Information provided
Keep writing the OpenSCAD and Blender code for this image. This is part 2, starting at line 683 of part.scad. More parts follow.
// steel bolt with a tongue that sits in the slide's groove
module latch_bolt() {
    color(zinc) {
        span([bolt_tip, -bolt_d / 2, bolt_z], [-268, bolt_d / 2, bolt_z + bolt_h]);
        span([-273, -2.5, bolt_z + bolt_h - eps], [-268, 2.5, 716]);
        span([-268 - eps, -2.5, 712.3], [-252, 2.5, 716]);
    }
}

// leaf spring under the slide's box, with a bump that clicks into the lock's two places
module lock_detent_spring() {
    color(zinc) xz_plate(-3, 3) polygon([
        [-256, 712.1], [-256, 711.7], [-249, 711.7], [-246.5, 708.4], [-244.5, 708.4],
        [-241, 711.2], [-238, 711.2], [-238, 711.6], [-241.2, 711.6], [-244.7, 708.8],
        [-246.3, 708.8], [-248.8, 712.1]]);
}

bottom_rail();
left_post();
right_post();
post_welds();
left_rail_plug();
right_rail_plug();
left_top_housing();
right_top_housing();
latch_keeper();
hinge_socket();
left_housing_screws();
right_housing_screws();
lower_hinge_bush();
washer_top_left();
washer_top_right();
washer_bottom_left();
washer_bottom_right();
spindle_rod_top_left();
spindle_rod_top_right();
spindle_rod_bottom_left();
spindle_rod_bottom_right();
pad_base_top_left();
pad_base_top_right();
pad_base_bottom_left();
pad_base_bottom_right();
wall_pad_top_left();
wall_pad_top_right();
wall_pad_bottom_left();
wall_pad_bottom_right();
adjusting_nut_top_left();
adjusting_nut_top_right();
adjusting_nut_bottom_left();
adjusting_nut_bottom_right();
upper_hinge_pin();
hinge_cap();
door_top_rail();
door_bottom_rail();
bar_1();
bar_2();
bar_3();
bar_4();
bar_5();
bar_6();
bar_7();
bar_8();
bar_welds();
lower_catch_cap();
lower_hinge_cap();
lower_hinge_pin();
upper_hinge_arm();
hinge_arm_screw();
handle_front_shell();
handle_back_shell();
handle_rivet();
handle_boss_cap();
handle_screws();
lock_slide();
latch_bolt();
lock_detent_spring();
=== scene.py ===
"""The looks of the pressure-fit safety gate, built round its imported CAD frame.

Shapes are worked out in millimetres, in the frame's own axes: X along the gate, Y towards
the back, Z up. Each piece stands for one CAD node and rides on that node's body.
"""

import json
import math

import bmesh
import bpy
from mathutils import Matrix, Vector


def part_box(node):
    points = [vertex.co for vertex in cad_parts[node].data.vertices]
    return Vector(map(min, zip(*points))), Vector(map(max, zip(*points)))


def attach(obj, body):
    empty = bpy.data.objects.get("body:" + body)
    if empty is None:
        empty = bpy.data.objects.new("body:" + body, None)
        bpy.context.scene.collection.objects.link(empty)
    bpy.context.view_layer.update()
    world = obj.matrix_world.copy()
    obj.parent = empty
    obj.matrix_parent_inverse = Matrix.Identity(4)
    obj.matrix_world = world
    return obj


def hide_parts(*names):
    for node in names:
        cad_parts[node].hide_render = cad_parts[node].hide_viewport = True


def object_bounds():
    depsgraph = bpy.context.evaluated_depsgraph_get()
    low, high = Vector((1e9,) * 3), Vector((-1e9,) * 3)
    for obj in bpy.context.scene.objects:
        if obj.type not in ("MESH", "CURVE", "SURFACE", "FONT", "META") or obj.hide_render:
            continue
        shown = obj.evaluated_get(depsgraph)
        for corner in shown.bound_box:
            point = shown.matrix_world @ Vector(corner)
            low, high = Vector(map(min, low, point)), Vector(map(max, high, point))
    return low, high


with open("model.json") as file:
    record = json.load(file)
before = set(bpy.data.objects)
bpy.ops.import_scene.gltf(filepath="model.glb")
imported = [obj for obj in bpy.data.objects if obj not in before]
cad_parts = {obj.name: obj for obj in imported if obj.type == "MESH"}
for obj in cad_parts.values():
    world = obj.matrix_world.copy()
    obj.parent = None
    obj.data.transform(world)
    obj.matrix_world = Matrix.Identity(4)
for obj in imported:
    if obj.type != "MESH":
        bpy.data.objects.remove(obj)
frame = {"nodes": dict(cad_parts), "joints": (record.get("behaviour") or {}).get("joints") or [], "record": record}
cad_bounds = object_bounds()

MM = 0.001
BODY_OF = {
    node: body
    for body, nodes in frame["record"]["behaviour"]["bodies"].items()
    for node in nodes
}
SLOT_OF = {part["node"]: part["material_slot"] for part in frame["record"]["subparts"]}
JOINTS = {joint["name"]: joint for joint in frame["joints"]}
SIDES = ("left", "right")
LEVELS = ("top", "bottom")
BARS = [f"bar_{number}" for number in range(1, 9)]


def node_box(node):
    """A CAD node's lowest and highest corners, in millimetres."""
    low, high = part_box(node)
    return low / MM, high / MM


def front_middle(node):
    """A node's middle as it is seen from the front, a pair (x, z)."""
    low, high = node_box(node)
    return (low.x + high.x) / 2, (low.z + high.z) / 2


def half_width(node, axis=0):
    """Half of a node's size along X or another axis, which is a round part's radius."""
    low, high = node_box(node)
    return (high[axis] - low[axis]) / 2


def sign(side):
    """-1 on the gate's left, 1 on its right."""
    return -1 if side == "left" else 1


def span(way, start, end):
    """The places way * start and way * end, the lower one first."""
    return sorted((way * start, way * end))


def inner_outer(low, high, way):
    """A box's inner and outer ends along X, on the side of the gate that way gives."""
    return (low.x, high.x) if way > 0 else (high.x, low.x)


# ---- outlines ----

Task
Quote nothing but the lines that run from the line containing "door_bottom_rail();" through the line containing "before = set(bpy.data.objects)", keeping both of them word for word.

Task solution
door_bottom_rail();
bar_1();
bar_2();
bar_3();
bar_4();
bar_5();
bar_6();
bar_7();
bar_8();
bar_welds();
lower_catch_cap();
lower_hinge_cap();
lower_hinge_pin();
upper_hinge_arm();
hinge_arm_screw();
handle_front_shell();
handle_back_shell();
handle_rivet();
handle_boss_cap();
handle_screws();
lock_slide();
latch_bolt();
lock_detent_spring();
=== scene.py ===
"""The looks of the pressure-fit safety gate, built round its imported CAD frame.

Shapes are worked out in millimetres, in the frame's own axes: X along the gate, Y towards
the back, Z up. Each piece stands for one CAD node and rides on that node's body.
"""

import json
import math

import bmesh
import bpy
from mathutils import Matrix, Vector


def part_box(node):
    points = [vertex.co for vertex in cad_parts[node].data.vertices]
    return Vector(map(min, zip(*points))), Vector(map(max, zip(*points)))


def attach(obj, body):
    empty = bpy.data.objects.get("body:" + body)
    if empty is None:
        empty = bpy.data.objects.new("body:" + body, None)
        bpy.context.scene.collection.objects.link(empty)
    bpy.context.view_layer.update()
    world = obj.matrix_world.copy()
    obj.parent = empty
    obj.matrix_parent_inverse = Matrix.Identity(4)
    obj.matrix_world = world
    return obj


def hide_parts(*names):
    for node in names:
        cad_parts[node].hide_render = cad_parts[node].hide_viewport = True


def object_bounds():
    depsgraph = bpy.context.evaluated_depsgraph_get()
    low, high = Vector((1e9,) * 3), Vector((-1e9,) * 3)
    for obj in bpy.context.scene.objects:
        if obj.type not in ("MESH", "CURVE", "SURFACE", "FONT", "META") or obj.hide_render:
            continue
        shown = obj.evaluated_get(depsgraph)
        for corner in shown.bound_box:
            point = shown.matrix_world @ Vector(corner)
            low, high = Vector(map(min, low, point)), Vector(map(max, high, point))
    return low, high


with open("model.json") as file:
    record = json.load(file)
before = set(bpy.data.objects)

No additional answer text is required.